Animal Spirit Guides – Steven D. Farmer

Animal Spirit Guides: An Easy-to-Use Handbook for Identifying and Understanding Your Power Animals and Animal Spirit Helpers
Steven D. Farmer
Hay House, 2006

Just another totem animal dictionary.

I’d read Farmer’s Power Animals a few months back, and given it high ratings because despite it being a totem animal dictionary for the most part, it really was a creative format. This is the followup, written by Farmer because people asked him about animals he hadn’t mentioned in the first book. It’s good, not great.

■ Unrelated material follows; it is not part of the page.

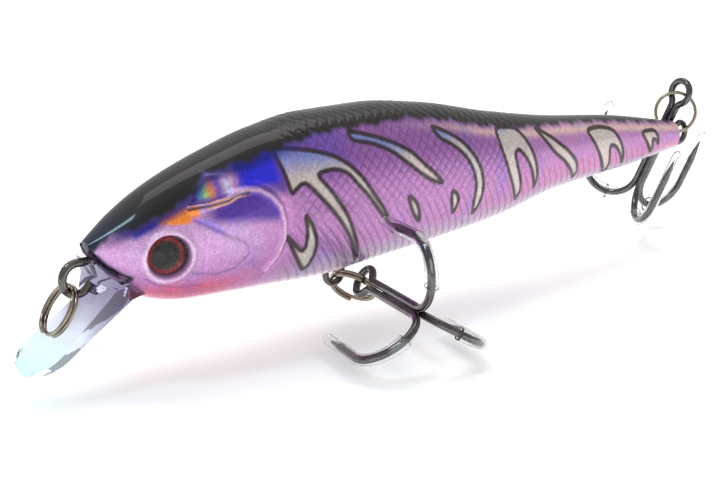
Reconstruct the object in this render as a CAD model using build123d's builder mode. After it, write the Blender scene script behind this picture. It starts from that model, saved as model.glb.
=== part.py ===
from build123d import *
import os
from math import atan, atan2, cos, degrees, pi, radians, sin, sqrt

# Minnow-bodied crankbait, all lengths in millimetres.
# The origin is the centre of the line-tie eye under the nose, +X runs from the nose to the
# tail, +Z is up, and the moulding seam lies in the XZ plane. The left flank is on -Y.

# Body
wall = 0.9
section_power = 0.88

# Each station is (x, top, bottom, half width).
stations = [
    (0.9, 3.2, 2.1, 0.85),
    (2.4, 4.15, 0.45, 2.0),
    (4.4, 5.4, -1.35, 3.2),
    (7.0, 6.85, -3.05, 4.1),
    (10.5, 8.35, -3.8, 4.85),
    (15.0, 9.85, -4.0, 5.4),
    (20.0, 11.2, -4.2, 5.75),
    (26.0, 12.05, -4.4, 6.0),
    (33.0, 12.05, -3.9, 5.9),
    (41.0, 11.15, -3.3, 5.5),
    (50.0, 9.2, -2.4, 4.7),
    (60.0, 7.45, -0.7, 3.6),
    (70.0, 6.25, -0.1, 2.55),
    (80.9, 4.25, 0.95, 1.6),
]
cavity_start = 3
cavity_end = 13

# Eyes
eye_x, eye_y, eye_z = 7.2, 4.2, 1.6
eye_lean = 0.26
socket_radius = 1.9
socket_depth = 1.1
disc_thickness = 0.3
dome_height = 0.55

# Diving lip
lip_half_width = 3.0
lip_root_half = 2.3
lip_reach = 11.6

# Wire forms
tie_wire = 0.8
tie_radius = 1.45
hanger_wire = 0.7
belly_x, belly_z = 29.3, -4.95
belly_radius = 1.05
tail_x, tail_z = 83.2, 2.6
tail_radius = 1.2

# Split rings
coil_wire = 0.38
coil_radius = 2.35
coil_pitch = 0.39
coil_turns = 1.94

# Treble hooks
hook_wire = 0.8
hook_length = 15.8
hook_gap = 7.3
hook_leg = 3.4
point_length = 2.6
point_taper = degrees(atan((hook_wire / 2 - 0.04) / point_length))
shank_offset = 0.48
eye_radius = 1.38
eye_fillet = 1.2
tag_end = 4.6

# Bonnets on the hook points
bonnet_thick = 1.7
bonnet_slot = 1.0
bonnet_wall = 0.45

# Weight transfer
ball_radius = 2.2
ball_z = 3.5
front_ball_x = 43.4
rear_ball_x = 47.9
ball_travel = 11.0
guide_radius = 2.5


def section_points(top, bottom, half_width, side, count=8):
    """Points down one side of a rounded cross-section, from its top to its bottom."""
    middle = (top + bottom) / 2
    points = []
    for i in range(count + 1):
        angle = pi / 2 - pi * i / count
        across = side * half_width * abs(cos(angle)) ** section_power
        lift = abs(sin(angle)) ** section_power * (1 if angle > 0 else -1)
        points.append((across if 0 < i < count else 0, middle + lift * (top - bottom) / 2))
    return points


def half_hull(rows, inset, side):
    """One half of the fish shape, lofted through the stations and inset from its surface."""
    with BuildPart() as hull:
        for x, top, bottom, half_width in rows:
            with BuildSketch(Plane(origin=(x, 0, 0), x_dir=(0, 1, 0), z_dir=(1, 0, 0))):
                with BuildLine():
                    points = section_points(top - inset, bottom + inset, half_width - inset, side)
                    Spline(*points, tangents=((side, 0), (-side, 0)))
                    Line(points[-1], points[0])
                make_face()
        loft()
    return hull.part


def eye_plane(side):
    """Plane at the eye, facing out of the cheek."""
    return Plane(
        origin=(eye_x, side * eye_y, eye_z),
        x_dir=(1, -side * eye_lean, 0),
        z_dir=(-eye_lean, side, 0),
    )


def treble_plane(eye, shank, single):
    """Frame of a treble: origin in its eye, +Z down the shank, +X towards the single hook."""
    shank = Vector(*shank).normalized()
    single = Vector(*single)
    single = (single - shank * single.dot(shank)).normalized()
    return Plane(origin=eye, x_dir=single, z_dir=shank)


def hook_plane(treble, angle):
    """Plane of one hook: local X points away from the shank, local Y runs down the shank."""
    out = treble.x_dir * cos(radians(angle)) + treble.y_dir * sin(radians(angle))
    return Plane(origin=treble.origin, x_dir=out, z_dir=out.cross(treble.z_dir))


def point_solid(start, direction):
    """Tapered needle point that carries on from the end of a hook's wire."""
    with BuildPart() as point:
        with BuildSketch(Plane(origin=start, z_dir=direction)):
            Circle(hook_wire / 2)
        extrude(amount=point_length, taper=point_taper)
    return point.part


def hook_solid(plane, start):
    """Shank wire, round bend and tapered point of one hook."""
    bend = (hook_gap - shank_offset) / 2
    turn = hook_length - hook_wire / 2 - bend
    with BuildPart() as hook:
        with BuildLine(plane) as path:
            Line((shank_offset, start), (shank_offset, turn))
            ThreePointArc(
                (shank_offset, turn), (shank_offset + bend, turn + bend), (hook_gap, turn)
            )
            Line((hook_gap, turn), (hook_gap, turn - hook_leg))
        with BuildSketch(Plane(origin=path.line @ 0, z_dir=path.line % 0)):
            Circle(hook_wire / 2)
        sweep()
        add(point_solid(path.line @ 1, path.line % 1))
    return hook.part


def pair_solid(treble):
    """Two hooks bent from one wire, which turns round between their shanks to form the eye."""
    bend = (hook_gap - shank_offset) / 2
    turn = hook_length - hook_wire / 2 - bend
    half = shank_offset * sin(radians(60))
    reach = half + eye_fillet
    rise = sqrt((eye_radius + eye_fillet) ** 2 - reach**2)
    share = eye_radius / (eye_radius + eye_fillet)
    swing = atan2(rise, reach) / 2
    middle = (reach - eye_fillet * cos(swing), rise - eye_fillet * sin(swing))
    set_back = treble.origin - treble.x_dir * (shank_offset * cos(radians(60)))
    across = treble.y_dir
    flat = Plane(origin=set_back, x_dir=across, z_dir=across.cross(treble.z_dir))
    first = hook_plane(treble, 120)
    second = hook_plane(treble, 240)

    def place(plane, x, y):
        return plane.from_local_coords((x, y, 0))

    with BuildPart() as pair:
        with BuildLine() as path:
            Line(place(first, hook_gap, turn - hook_leg), place(first, hook_gap, turn))
            ThreePointArc(
                place(first, hook_gap, turn),
                place(first, shank_offset + bend, turn + bend),
                place(first, shank_offset, turn),
            )
            Line(place(first, shank_offset, turn), place(first, shank_offset, rise))
            ThreePointArc(
                place(flat, half, rise),
                place(flat, *middle),
                place(flat, share * reach, share * rise),
            )
            ThreePointArc(
                place(flat, share * reach, share * rise),
                place(flat, 0, -eye_radius),
                place(flat, -share * reach, share * rise),
            )
            ThreePointArc(
                place(flat, -share * reach, share * rise),
                place(flat, -middle[0], middle[1]),
                place(flat, -half, rise),
            )
            Line(place(second, shank_offset, rise), place(second, shank_offset, turn))
            ThreePointArc(
                place(second, shank_offset, turn),
                place(second, shank_offset + bend, turn + bend),
                place(second, hook_gap, turn),
            )
            Line(place(second, hook_gap, turn), place(second, hook_gap, turn - hook_leg))
        with BuildSketch(Plane(origin=path.line @ 0, z_dir=path.line % 0)):
            Circle(hook_wire / 2)
        sweep()
        add(point_solid(path.line @ 0, -(path.line % 0)))
        add(point_solid(path.line @ 1, path.line % 1))
    return pair.part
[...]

Okay, I know other readers justify that this isn’t a rip-off of Ted Andrews’ Animal-Speak because it has animals that the older book doesn’t. Okay, fair enough–I was happy to see, among others, Dragon and Lobster. I’ve seen mythical animals elsewhere, but not that commonly, and just seeing Lobster made my evening! But if I were to have someone choose between buying this book plus Power Animals, or buying Andrews’ Animal-Speak and Animal-Wise, I’d say “Well, do you want your animal definitions in great detail, or not so much detail?” Where Andrews spends paragraphs on each animal, Farmer gives a little bit of info on what to do if an animal comes into your life, and what to do if it’s your power animal.

But it’s still just another totem animal dictionary. This book doesn’t really have much in it beyond Farmer’s interpretations of what the animals mean–he tries to justify its uniqueness by saying that he went to the animals themselves, but the thing is, totem animals give us each personalized messages. This is why the dictionaries are limited in their usefulness–no matter how well written, you’re still getting the author’s interpretation of the animal’s traits. And the material in Power Animals is pretty much the standard how-to-work-with-totems/etc. fare that you find in Andrews and other authors’ works.

That being said, this isn’t a bad book. It’s just a different approach to the usual material. I do commend it for having Lobster in there, and for having another unique format, but in the end there’s really nothing here that makes it stand out from the dozen-plus animal totem dictionaries out on the market.

Three and three quarters pawprints out of five.